**Task brief**
Keep only the lines from the top of the listing through the one with "from build123d import *", and reproduce them unaltered.

**Collected material**
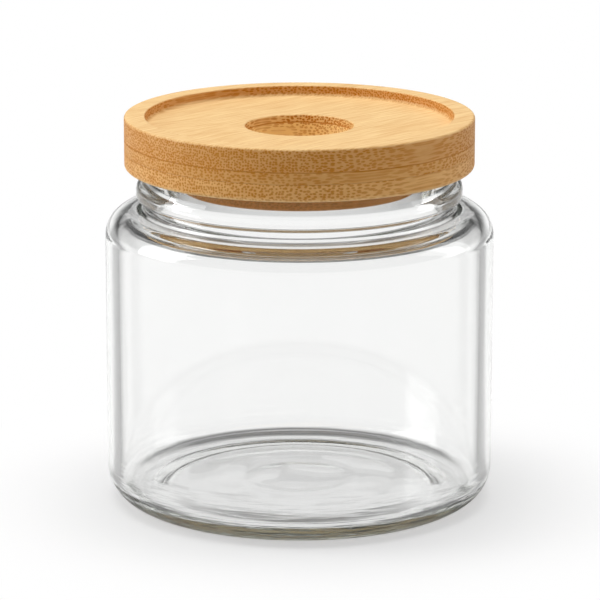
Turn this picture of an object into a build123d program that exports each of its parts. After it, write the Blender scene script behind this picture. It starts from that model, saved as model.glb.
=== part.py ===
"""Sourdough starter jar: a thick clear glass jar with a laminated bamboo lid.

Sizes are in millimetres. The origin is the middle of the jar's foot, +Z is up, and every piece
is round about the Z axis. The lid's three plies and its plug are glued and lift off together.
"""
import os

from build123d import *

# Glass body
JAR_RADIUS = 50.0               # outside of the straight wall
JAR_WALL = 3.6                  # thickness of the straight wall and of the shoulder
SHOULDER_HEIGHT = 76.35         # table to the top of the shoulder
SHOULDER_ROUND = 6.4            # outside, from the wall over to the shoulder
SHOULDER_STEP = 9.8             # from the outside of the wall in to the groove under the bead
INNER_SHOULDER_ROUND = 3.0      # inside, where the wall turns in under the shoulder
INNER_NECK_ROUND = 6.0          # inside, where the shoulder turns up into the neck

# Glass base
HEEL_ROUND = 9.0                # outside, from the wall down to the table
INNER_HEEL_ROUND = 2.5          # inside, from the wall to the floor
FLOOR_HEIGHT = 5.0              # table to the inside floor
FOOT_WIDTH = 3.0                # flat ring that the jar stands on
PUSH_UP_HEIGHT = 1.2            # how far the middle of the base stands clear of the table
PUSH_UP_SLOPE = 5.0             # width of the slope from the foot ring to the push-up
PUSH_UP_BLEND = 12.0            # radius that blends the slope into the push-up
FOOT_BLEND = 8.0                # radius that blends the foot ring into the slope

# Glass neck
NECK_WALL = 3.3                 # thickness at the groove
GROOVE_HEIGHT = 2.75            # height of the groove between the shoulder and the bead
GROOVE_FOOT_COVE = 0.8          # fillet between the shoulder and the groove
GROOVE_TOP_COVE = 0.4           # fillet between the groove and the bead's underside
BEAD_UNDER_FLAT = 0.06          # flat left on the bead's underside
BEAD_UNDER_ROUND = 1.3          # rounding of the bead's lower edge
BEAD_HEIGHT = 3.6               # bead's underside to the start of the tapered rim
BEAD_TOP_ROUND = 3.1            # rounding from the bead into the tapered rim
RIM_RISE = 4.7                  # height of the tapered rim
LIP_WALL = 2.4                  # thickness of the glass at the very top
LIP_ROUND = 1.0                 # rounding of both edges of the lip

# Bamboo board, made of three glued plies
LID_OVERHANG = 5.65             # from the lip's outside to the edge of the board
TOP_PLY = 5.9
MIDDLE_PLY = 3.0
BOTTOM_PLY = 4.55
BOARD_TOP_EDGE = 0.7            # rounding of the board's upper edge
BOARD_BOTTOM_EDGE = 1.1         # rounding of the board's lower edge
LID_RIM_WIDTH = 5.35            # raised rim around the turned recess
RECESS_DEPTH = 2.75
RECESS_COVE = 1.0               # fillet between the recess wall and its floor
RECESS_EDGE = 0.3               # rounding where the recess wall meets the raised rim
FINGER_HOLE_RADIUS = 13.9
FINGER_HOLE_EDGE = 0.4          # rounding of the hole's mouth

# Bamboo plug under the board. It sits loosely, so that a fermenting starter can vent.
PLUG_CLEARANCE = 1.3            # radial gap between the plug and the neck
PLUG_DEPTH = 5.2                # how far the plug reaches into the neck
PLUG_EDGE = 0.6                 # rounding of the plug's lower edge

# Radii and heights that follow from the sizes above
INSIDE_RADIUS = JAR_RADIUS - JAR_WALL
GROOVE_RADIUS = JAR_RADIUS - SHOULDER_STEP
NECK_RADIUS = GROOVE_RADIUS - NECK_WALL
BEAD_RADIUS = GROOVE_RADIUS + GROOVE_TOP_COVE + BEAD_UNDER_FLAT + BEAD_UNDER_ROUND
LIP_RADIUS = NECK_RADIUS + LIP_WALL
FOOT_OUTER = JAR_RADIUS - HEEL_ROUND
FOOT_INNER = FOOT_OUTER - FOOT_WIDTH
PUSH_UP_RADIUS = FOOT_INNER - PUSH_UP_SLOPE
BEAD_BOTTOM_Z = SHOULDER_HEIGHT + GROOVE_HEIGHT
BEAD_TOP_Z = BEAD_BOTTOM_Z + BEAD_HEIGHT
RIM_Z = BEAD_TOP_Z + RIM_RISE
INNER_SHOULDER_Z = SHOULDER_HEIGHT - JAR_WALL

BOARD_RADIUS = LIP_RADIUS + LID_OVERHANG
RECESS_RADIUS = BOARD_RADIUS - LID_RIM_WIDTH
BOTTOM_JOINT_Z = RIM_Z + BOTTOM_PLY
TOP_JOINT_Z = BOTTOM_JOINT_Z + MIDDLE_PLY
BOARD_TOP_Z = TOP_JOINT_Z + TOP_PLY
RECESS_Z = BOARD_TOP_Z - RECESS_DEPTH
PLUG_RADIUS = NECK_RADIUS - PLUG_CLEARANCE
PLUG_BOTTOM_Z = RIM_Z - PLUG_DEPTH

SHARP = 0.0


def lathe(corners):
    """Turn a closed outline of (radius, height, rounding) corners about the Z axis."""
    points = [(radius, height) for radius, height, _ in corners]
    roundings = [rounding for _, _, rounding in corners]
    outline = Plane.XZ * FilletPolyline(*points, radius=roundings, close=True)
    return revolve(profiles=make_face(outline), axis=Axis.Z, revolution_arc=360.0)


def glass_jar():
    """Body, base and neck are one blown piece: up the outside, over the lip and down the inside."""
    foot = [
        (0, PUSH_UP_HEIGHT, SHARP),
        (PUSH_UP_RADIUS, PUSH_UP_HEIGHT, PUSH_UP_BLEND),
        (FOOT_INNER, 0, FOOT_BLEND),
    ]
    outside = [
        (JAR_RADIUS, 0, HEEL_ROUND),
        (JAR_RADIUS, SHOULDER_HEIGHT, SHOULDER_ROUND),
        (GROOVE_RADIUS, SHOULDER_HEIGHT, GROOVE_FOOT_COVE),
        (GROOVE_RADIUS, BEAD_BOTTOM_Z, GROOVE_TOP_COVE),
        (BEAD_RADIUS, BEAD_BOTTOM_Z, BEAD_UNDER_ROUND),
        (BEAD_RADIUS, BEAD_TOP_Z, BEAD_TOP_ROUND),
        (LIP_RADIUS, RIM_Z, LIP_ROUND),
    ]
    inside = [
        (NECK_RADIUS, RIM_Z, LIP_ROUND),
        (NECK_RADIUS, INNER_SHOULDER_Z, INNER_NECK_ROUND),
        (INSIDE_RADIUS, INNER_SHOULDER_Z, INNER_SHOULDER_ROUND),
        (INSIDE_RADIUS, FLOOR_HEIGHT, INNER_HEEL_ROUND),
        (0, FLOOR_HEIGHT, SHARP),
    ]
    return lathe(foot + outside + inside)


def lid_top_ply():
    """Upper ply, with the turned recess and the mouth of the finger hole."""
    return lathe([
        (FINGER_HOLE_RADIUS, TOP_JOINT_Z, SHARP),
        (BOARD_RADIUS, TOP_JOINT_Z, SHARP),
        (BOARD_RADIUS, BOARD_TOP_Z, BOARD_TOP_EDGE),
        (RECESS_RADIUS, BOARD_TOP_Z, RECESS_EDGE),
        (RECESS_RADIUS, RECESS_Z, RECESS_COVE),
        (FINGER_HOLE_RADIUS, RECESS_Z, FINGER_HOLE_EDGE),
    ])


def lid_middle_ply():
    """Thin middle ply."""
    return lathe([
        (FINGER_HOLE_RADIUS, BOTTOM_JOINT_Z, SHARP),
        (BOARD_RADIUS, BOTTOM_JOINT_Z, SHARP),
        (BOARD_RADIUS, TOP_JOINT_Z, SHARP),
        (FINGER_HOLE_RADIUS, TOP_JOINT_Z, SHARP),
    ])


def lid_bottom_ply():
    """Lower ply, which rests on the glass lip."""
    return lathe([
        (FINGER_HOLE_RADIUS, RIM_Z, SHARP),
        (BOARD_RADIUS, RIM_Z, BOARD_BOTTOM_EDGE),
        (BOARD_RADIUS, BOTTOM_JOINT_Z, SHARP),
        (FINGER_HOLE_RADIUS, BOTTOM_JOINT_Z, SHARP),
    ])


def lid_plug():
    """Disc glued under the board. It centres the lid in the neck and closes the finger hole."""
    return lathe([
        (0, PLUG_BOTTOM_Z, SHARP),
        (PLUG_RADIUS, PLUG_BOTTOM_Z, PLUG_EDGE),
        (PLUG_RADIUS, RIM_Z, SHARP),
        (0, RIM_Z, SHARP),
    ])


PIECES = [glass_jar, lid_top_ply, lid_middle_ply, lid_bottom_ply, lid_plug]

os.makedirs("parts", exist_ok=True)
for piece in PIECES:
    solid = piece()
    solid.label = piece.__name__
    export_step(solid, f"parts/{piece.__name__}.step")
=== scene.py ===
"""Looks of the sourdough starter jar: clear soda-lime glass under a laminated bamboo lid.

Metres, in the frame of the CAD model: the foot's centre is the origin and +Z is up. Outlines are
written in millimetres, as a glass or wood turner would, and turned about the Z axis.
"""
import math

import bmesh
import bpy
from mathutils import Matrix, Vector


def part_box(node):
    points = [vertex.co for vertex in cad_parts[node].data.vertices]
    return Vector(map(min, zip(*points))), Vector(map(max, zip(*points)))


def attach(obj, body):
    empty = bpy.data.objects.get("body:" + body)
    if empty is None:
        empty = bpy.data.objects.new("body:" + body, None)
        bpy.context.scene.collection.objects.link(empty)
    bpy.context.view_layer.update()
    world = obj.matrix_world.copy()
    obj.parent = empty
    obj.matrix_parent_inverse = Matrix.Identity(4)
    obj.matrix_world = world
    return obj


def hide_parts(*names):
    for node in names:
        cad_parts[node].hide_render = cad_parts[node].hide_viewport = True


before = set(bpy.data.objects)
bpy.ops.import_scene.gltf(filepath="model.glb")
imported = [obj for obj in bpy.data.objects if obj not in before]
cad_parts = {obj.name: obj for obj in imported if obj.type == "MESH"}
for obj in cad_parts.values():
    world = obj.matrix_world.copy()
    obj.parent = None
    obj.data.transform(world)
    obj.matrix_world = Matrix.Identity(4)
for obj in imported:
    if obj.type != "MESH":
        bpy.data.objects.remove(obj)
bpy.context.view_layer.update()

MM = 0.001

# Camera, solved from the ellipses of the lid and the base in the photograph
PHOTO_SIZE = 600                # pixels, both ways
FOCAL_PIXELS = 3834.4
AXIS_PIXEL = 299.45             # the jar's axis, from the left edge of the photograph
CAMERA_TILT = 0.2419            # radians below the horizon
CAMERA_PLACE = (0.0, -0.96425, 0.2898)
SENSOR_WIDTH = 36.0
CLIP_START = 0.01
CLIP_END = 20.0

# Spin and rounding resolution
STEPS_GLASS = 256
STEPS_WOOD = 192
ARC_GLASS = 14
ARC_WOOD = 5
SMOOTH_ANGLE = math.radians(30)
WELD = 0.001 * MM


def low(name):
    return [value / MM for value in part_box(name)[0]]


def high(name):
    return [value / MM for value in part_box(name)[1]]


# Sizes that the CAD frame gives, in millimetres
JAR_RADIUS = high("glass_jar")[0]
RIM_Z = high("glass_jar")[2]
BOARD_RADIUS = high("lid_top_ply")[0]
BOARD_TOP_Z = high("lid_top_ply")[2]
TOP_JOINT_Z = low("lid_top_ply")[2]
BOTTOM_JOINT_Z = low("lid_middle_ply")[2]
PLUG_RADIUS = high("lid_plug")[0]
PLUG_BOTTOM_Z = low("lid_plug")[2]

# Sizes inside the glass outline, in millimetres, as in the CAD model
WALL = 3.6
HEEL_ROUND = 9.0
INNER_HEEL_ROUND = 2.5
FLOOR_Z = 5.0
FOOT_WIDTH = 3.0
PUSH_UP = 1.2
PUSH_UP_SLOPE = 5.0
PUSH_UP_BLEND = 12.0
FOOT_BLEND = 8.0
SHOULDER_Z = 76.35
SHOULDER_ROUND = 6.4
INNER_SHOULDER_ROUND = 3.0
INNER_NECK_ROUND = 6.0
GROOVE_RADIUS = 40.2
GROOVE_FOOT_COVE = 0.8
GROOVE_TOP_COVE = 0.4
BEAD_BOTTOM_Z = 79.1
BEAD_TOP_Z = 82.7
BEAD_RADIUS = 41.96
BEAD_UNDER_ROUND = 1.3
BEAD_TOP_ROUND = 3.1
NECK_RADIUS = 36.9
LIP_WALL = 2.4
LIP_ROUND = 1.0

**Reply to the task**
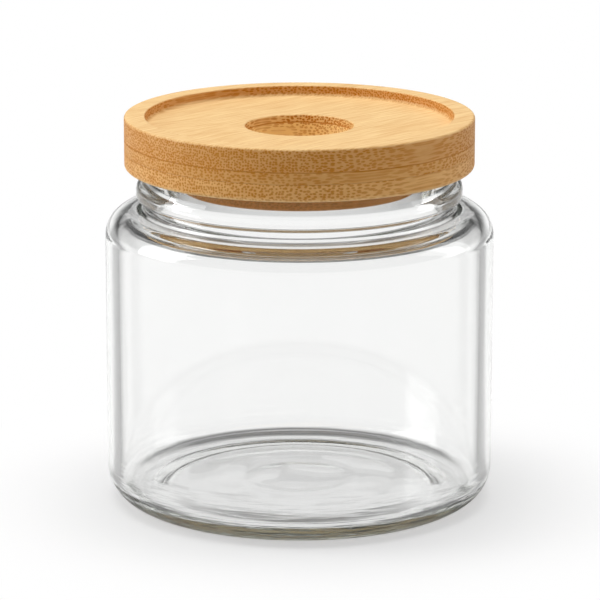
Turn this picture of an object into a build123d program that exports each of its parts. After it, write the Blender scene script behind this picture. It starts from that model, saved as model.glb.
=== part.py ===
"""Sourdough starter jar: a thick clear glass jar with a laminated bamboo lid.

Sizes are in millimetres. The origin is the middle of the jar's foot, +Z is up, and every piece
is round about the Z axis. The lid's three plies and its plug are glued and lift off together.
"""
import os

from build123d import *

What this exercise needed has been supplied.